JSON records of objects

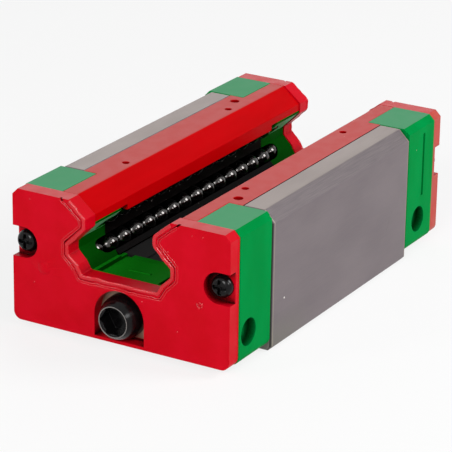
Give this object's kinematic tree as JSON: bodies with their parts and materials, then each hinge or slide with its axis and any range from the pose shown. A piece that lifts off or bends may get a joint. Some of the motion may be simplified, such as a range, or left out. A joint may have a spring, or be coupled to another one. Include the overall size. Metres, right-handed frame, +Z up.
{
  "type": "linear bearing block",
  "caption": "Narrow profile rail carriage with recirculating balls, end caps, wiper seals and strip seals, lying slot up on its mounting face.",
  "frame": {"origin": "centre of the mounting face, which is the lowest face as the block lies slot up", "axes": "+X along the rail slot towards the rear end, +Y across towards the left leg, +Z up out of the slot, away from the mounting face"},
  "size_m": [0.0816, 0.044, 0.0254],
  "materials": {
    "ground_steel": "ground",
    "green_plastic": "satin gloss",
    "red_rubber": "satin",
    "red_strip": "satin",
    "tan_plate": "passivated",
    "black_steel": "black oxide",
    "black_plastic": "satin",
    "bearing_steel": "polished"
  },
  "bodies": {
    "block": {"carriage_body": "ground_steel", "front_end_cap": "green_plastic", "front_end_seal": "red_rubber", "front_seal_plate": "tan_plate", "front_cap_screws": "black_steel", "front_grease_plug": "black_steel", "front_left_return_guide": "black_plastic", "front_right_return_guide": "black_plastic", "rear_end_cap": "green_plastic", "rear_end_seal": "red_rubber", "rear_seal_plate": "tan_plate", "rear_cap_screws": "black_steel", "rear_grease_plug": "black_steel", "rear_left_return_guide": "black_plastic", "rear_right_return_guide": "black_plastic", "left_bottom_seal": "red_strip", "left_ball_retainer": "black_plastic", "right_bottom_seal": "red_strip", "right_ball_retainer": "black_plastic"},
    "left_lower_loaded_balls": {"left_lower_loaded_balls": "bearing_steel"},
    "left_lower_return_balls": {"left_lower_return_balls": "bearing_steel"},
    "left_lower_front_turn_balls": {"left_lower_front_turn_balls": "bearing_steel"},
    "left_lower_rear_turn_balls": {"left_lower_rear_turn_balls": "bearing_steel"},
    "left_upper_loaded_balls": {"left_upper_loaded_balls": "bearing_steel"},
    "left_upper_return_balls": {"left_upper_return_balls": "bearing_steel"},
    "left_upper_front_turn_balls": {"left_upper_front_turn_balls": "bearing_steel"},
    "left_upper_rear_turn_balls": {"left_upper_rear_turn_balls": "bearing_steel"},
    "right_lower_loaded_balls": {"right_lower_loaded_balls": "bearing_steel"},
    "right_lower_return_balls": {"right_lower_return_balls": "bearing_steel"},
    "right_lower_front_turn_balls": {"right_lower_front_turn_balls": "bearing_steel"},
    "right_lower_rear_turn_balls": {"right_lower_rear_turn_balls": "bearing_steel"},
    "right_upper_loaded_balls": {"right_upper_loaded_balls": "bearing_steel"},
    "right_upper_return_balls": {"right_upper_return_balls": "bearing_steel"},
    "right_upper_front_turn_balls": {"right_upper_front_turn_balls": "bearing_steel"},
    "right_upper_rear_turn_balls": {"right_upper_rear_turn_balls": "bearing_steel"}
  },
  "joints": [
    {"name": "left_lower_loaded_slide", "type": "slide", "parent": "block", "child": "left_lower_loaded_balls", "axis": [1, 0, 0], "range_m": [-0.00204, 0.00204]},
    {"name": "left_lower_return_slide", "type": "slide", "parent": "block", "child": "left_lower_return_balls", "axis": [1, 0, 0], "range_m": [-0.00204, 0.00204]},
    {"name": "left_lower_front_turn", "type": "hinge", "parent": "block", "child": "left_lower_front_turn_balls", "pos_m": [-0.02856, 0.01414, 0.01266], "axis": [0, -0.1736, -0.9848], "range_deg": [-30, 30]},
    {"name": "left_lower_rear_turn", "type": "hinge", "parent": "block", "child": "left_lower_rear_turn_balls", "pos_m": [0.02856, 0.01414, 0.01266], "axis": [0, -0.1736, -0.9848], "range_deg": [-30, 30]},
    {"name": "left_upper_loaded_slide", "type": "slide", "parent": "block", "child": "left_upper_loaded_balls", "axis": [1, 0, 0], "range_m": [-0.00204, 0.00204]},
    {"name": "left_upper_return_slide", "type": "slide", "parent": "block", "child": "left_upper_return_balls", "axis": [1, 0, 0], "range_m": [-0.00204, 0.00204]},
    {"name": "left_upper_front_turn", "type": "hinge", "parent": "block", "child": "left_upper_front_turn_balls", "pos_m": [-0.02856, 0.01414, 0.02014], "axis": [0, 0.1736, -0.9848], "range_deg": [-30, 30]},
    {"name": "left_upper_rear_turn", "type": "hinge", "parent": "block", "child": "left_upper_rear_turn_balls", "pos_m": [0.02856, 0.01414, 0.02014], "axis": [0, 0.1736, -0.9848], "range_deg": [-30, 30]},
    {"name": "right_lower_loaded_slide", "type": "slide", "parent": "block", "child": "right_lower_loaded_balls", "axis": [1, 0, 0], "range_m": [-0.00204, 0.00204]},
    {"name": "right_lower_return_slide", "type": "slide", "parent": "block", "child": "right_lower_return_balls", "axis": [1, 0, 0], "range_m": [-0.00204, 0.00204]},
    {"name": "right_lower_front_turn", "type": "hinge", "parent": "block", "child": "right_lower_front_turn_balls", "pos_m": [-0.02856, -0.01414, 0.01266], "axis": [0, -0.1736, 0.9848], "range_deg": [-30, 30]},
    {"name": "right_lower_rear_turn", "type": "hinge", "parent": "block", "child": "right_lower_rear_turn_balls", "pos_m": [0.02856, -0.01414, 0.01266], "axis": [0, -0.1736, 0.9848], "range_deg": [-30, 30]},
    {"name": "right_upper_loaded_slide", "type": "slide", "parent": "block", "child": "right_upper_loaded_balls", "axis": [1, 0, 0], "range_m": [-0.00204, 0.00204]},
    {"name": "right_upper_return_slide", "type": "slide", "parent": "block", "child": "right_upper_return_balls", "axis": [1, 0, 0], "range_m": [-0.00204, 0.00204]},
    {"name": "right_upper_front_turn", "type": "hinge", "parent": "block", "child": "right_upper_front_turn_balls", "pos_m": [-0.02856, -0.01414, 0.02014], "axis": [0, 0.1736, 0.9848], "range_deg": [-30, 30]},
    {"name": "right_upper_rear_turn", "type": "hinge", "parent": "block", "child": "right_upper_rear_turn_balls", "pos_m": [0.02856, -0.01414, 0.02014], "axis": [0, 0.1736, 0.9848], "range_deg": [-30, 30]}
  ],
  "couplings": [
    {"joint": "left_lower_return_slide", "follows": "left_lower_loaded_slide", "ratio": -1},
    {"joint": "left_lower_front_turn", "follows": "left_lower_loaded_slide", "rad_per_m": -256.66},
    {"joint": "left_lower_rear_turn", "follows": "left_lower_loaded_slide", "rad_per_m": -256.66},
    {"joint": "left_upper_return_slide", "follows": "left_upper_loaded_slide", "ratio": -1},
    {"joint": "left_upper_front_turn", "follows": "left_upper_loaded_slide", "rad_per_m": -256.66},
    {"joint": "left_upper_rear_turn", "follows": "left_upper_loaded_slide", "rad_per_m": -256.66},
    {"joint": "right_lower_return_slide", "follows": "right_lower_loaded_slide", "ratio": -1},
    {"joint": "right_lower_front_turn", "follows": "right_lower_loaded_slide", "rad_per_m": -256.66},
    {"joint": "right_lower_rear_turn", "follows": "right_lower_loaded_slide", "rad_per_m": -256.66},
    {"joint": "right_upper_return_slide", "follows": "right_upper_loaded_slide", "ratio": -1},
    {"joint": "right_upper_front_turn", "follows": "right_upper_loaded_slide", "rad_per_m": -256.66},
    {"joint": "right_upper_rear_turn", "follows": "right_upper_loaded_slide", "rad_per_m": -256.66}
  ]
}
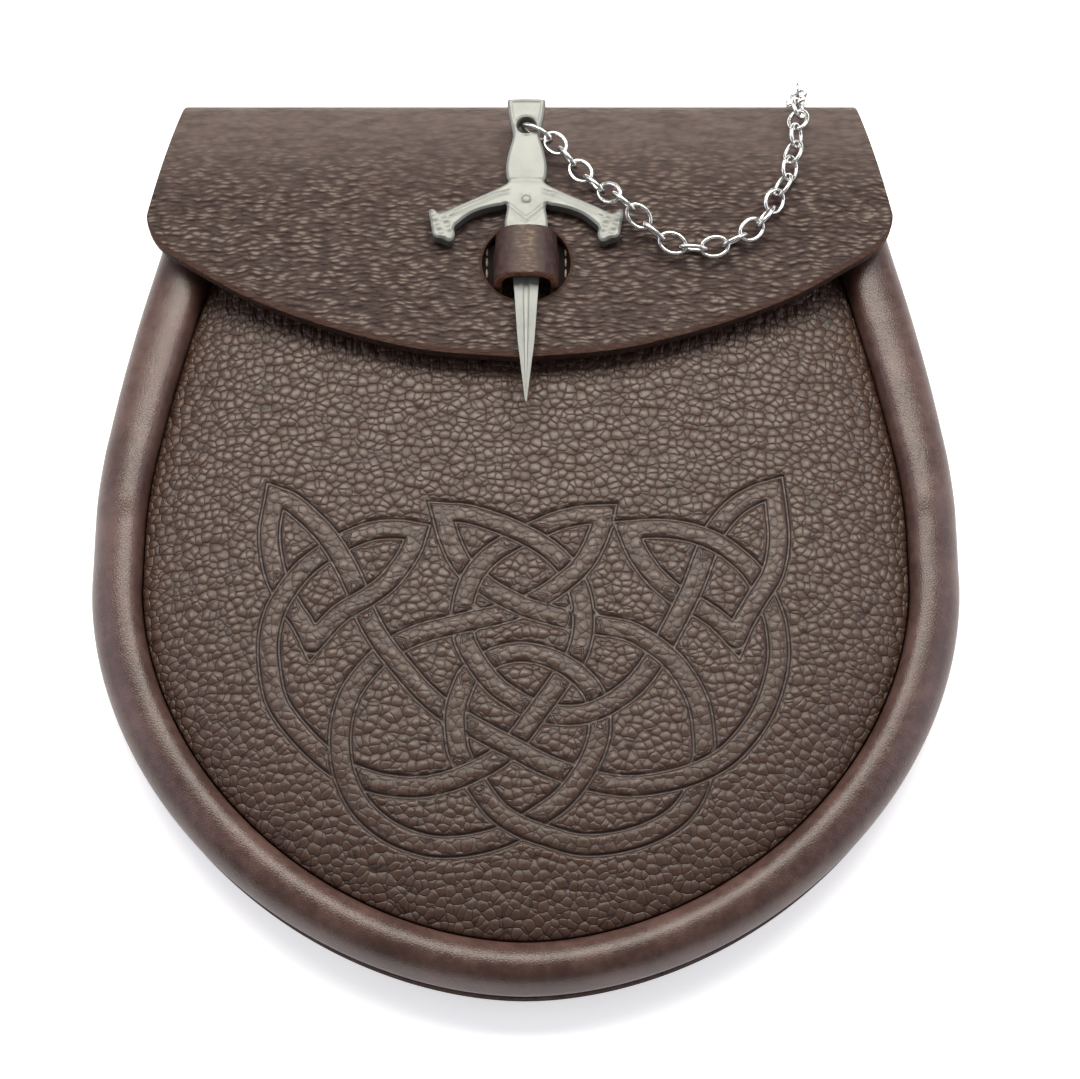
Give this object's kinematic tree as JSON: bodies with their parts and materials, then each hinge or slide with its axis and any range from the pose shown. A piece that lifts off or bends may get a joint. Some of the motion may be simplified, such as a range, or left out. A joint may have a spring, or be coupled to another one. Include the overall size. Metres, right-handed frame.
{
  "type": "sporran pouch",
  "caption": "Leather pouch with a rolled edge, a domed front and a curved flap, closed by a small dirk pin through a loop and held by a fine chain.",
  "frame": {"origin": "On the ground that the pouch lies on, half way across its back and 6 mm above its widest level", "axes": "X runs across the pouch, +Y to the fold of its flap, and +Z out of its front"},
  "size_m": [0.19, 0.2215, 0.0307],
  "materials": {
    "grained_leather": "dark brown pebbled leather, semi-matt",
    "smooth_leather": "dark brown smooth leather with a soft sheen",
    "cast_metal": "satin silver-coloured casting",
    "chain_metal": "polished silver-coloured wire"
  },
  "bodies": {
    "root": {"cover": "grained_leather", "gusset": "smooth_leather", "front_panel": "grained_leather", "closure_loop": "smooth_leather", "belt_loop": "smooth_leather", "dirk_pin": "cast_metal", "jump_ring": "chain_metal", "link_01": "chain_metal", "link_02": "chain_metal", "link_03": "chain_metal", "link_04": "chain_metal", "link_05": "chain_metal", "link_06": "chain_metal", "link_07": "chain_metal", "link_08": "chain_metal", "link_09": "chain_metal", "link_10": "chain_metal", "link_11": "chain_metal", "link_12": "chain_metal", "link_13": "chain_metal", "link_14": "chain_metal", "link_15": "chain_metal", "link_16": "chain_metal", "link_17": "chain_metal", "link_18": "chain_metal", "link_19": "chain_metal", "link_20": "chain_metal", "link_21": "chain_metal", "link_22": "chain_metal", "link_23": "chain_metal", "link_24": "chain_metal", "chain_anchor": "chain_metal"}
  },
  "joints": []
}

■ What to do
In the listing above, find the line with "Metres, right-handed frame." and set down that line and all after it exactly, through the final line.

■ Answer to this task
Give this object's kinematic tree as JSON: bodies with their parts and materials, then each hinge or slide with its axis and any range from the pose shown. A piece that lifts off or bends may get a joint. Some of the motion may be simplified, such as a range, or left out. A joint may have a spring, or be coupled to another one. Include the overall size. Metres, right-handed frame.
{
  "type": "sporran pouch",
  "caption": "Leather pouch with a rolled edge, a domed front and a curved flap, closed by a small dirk pin through a loop and held by a fine chain.",
  "frame": {"origin": "On the ground that the pouch lies on, half way across its back and 6 mm above its widest level", "axes": "X runs across the pouch, +Y to the fold of its flap, and +Z out of its front"},
  "size_m": [0.19, 0.2215, 0.0307],
  "materials": {
    "grained_leather": "dark brown pebbled leather, semi-matt",
    "smooth_leather": "dark brown smooth leather with a soft sheen",
    "cast_metal": "satin silver-coloured casting",
    "chain_metal": "polished silver-coloured wire"
  },
  "bodies": {
    "root": {"cover": "grained_leather", "gusset": "smooth_leather", "front_panel": "grained_leather", "closure_loop": "smooth_leather", "belt_loop": "smooth_leather", "dirk_pin": "cast_metal", "jump_ring": "chain_metal", "link_01": "chain_metal", "link_02": "chain_metal", "link_03": "chain_metal", "link_04": "chain_metal", "link_05": "chain_metal", "link_06": "chain_metal", "link_07": "chain_metal", "link_08": "chain_metal", "link_09": "chain_metal", "link_10": "chain_metal", "link_11": "chain_metal", "link_12": "chain_metal", "link_13": "chain_metal", "link_14": "chain_metal", "link_15": "chain_metal", "link_16": "chain_metal", "link_17": "chain_metal", "link_18": "chain_metal", "link_19": "chain_metal", "link_20": "chain_metal", "link_21": "chain_metal", "link_22": "chain_metal", "link_23": "chain_metal", "link_24": "chain_metal", "chain_anchor": "chain_metal"}
  },
  "joints": []
}